I have now been diagnosed with DID as definitively as possible--without actually (yet) taking an actual diagnostic questionnaire given by a professional, though I have taken a general self-screening questionnaire for all types of “normal” and “abnormal” dissociation in any kind of state of mental health from normal to many mental health disorders of all kinds. Seems that the less antipsychotics I'm on the more overt my "switches" have gotten and/or the more aware I've become of "switching"...I guess? I guess when I was on VERY high doses of antipsychotics, the switches were unconscious to me, although I did dissociate in a CPTSD-type way. I would go hide in the therapist's bathroom and be flooded by flashbacks that I had no clue where they were coming from for as long as I thought I could reasonably be in there, then come out very robotically and basically totally dissociated/disoriented, robotically write her a check, and then be driven home and sleep for maybe 1 hour (or so I've been told) and then be mostly if not totally unresponsive until at least dinnertime if not the rest of the night, unable to drive safely until the next morning. I do know that I would have no idea who my non-bio "safe parents" were for quite awhile once I slowly started to come back and then after some undetermined amount of time say "Mommy" or "Daddy" (probably a little was out but none of us--meaning me and my safe parents who would keep an eye on me until the end of the night--had any idea. I know now that I tend to call them "Mom" and "Dad" not little kid words.

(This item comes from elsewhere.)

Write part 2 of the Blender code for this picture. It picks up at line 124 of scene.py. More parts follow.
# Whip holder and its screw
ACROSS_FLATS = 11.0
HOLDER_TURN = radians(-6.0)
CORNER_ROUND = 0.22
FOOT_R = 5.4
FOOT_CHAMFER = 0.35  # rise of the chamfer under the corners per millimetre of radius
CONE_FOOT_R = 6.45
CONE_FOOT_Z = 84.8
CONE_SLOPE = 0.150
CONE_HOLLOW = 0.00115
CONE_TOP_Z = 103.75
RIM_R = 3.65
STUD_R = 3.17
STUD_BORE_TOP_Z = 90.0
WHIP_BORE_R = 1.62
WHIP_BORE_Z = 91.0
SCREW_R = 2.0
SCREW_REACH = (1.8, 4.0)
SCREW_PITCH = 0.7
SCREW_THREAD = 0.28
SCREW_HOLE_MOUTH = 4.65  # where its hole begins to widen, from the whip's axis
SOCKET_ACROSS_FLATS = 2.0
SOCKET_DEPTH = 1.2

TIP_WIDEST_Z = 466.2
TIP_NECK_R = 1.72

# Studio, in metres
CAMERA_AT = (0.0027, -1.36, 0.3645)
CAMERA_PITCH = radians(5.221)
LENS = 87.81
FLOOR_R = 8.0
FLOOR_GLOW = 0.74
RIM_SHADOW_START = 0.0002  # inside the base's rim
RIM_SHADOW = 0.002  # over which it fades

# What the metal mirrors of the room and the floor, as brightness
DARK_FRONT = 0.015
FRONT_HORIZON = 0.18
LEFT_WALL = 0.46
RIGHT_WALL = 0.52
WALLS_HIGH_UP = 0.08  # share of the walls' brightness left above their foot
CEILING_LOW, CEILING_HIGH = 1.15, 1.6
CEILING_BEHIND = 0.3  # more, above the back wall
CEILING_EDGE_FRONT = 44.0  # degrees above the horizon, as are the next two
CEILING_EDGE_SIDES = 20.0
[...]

(For the record, EMDR is NOT recommended for people on the DID/OSDD end of the dissociative spectrum, unless the therapist is trained in EMDR *and* DID/OSDD, because it can make your parts come out much faster and completely unexpectedly--but again I had literally *no* idea there were "other people" inside my head. There is also literally a part that is a robot and another that is a completely vacant human body, like "the lights are on, but nobody's home", who is called "Nobody". So maybe it was "Robot" or "Nobody" that would write the checks? Both are kind of "all the real humans are in the safe place and someone has to get shit done but no one will come out." But really I have no idea because DID was not on my radar at that point. Dissociation is even a brand new term for me.)

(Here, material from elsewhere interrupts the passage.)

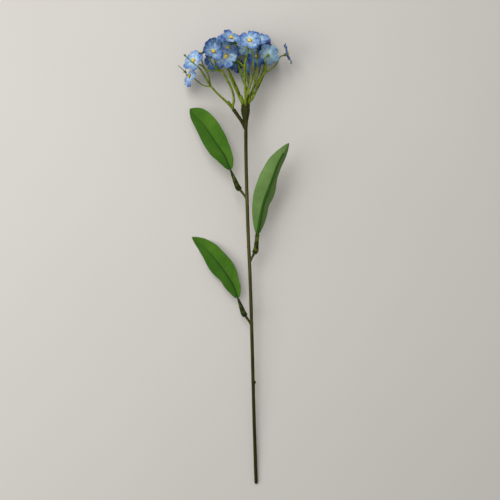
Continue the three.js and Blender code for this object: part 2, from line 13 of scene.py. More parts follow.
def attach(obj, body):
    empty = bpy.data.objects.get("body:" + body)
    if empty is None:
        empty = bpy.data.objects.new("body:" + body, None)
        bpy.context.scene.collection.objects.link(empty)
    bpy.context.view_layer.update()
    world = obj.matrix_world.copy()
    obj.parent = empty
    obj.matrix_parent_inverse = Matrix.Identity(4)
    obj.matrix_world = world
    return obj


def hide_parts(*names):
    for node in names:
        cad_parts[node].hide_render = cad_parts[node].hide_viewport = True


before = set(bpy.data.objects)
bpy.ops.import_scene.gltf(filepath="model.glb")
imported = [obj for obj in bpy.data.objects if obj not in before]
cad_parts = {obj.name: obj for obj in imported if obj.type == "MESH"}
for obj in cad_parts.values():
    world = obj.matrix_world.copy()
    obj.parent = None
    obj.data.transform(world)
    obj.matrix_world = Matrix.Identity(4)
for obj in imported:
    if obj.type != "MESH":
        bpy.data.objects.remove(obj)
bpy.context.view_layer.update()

MM = 0.001

# The camera looks straight down. At SCALED_LEVEL over the surface, a pixel covers MM_PER_PIXEL.
CAMERA_PLACE = (20, 14, 1000)
SCALED_LEVEL = 20
MM_PER_PIXEL = 1.32
IMAGE_SIZE = 500
SENSOR_WIDTH = 36

# The lights, in metres and watts: name, place, what it points at, size and power
LIGHTS = [
    ("key", (-0.4, 0.8, 1.45), (-0.05, 0, 0), 1.1, 15),
    ("fill", (-1.2, -0.15, 1.1), (-0.1, -0.1, 0), 1.2, 10),
]
ROOM_COLOUR = (1, 0.985, 0.96, 1)
ROOM_STRENGTH = 0.34

# Stem and sprays
STEM_RADIUS = 2.25
CROWN_RADIUS = 5.6
COLLAR_RADIUS = 2.5
ROOT_RADIUS = 1.2
ROOT_DEPTH = 6
HUB_RADIUS = 2.35
LIMB_RADIUS = 1.45
STALK_RADIUS = 1
TIP_RADIUS = 0.8
CALYX_LENGTH = 3.8
PIN_RADIUS = 0.55
PIN_HEIGHT = 1.05
NECK_LENGTH = 8
SEPAL_COUNT = 5
PEG_RADIUS = 1.3
LIMB_SIDES = 14
STALK_SIDES = 12
LINE_STEPS = 8
SPRAY_GRAIN = 0.32
STEM_GRAIN = 0.34

# Blooms
PETAL_COUNT = 5
PETAL_LENGTH = 14.4
PETAL_HALF_WIDTH = 6.1
NOTCH_SHARE = 0.256
NOTCH_ACROSS = 0.43
WIDEST_SHARE = 0.72
HOLE_RADIUS = 1
CLOTH_BACK = 0.25
CLOTH_FRONT = 0.55
DISH_RISE = 2
CUP_RISE = 0.9
CREASE_DEPTH = 0.32
FOLD_HEIGHT = 0.2
RUFFLE_HEIGHT = 0.5
CURL_HEIGHT = 1.5
CRUMPLE_HEIGHT = 1.1
EYE_RADIUS = 2.5
EYE_BASE = 1.3
EYE_POINT = 6.4
THREADED_BORE_RADIUS = 1.2

# Leaves
BLADE_BACK = 0.65
BLADE_FRONT = 0.1
SOCKET_DEPTH = 5
BULB_RADIUS = 3.6
VEIN_SPACING = 8.5
VEIN_DEPTH = 0.06
QUILT_HEIGHT = 0.07
GROOVE_DEPTH = 0.3
EDGE_CURL = 0.5

# The main stem, from its cut end on the surface up to the crown
STEM_LINE = [
    (28.2, -298, 2.25), (25.6, -216, 7.8), (23.3, -130, 13.9), (20.5, -34, 20.6),
    (17, 51, 26.5), (14.8, 134, 32.3), (14.6, 172, 35), (14.2, 190, 36.8),
]
CROWN_CENTRE = (14.2, 190, 36.8)
CROWN_LENGTH = 8
BRANCH_LINE = [(14.6, 170, 35), (9.5, 180.5, 35.6), (3.5, 189.5, 36.3), (-0.4, 195, 36.8)]
STUBS = [
    ((24.4, -166, 11.3), (27.3, -160.5, 12.2), 1.5),
    ((18.4, 18, 24.3), (15.6, 18.5, 25), 0.9),
]

# Where each spray is seated: the mouth of its bore and the way that it points
SEATS = {
    "spray_left": ((-1.6, 196.7, 37), (-0.58, 0.81, 0.03)),
    "spray_front": ((14.2, 199.5, 40.8), (0, 0.99, 0.14)),
    "spray_leaning": ((10.7, 202, 37.6), (-0.16, 0.98, 0)),
    "spray_right": ((17.8, 203, 37.6), (0.16, 0.98, 0)),
    "spray_back": ((14.2, 202, 34.8), (0, 0.98, -0.14)),
}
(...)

I do know that there is much less communication among my system than I said in my previous comment. To that end, I have an unknown number of littles and when one of them takes over, they can take full control of my body and sometimes I remember a bunch, sometimes I remember a few random-seeming details or a visual "screenshot", sometimes I only get the random details or "screenshot" if significantly prompted by safe people, and other times I literally know nothing about what supposedly happened and "lose time" and sometimes other parts (idk what type of part they are) refuse to believe my safe parents. I know Friday was my birthday and I had therapy and also agreed to work with the DID therapist who has agreed to work with me too, and I had to zoom with my biological parents on Saturday (because of my birthday), and birthdays, eating disorders, and talking to biological parents all do not ever go well and thus I remember about 15% of Friday morning, 5% of the rest of Friday, and 5% of Saturday. I'm back today and seem to have been "me" all day. So I guess "switching" and suddenly being a little feels like.......going away or (not realizing you went away) and then being told "you did xyz" or "[enter random known or unknown name here] did abc and they said they are x years old." Or...it can feel like, suddenly or gradually, just having no idea *whatsoever* what your name is or what your gender is or what your sexuality is or "who" is "fronting". In the beginning (I'm definitely in the beginning!) that last sentence is what switching between adult parts feels like most of the time, to me. Idk. Just my story.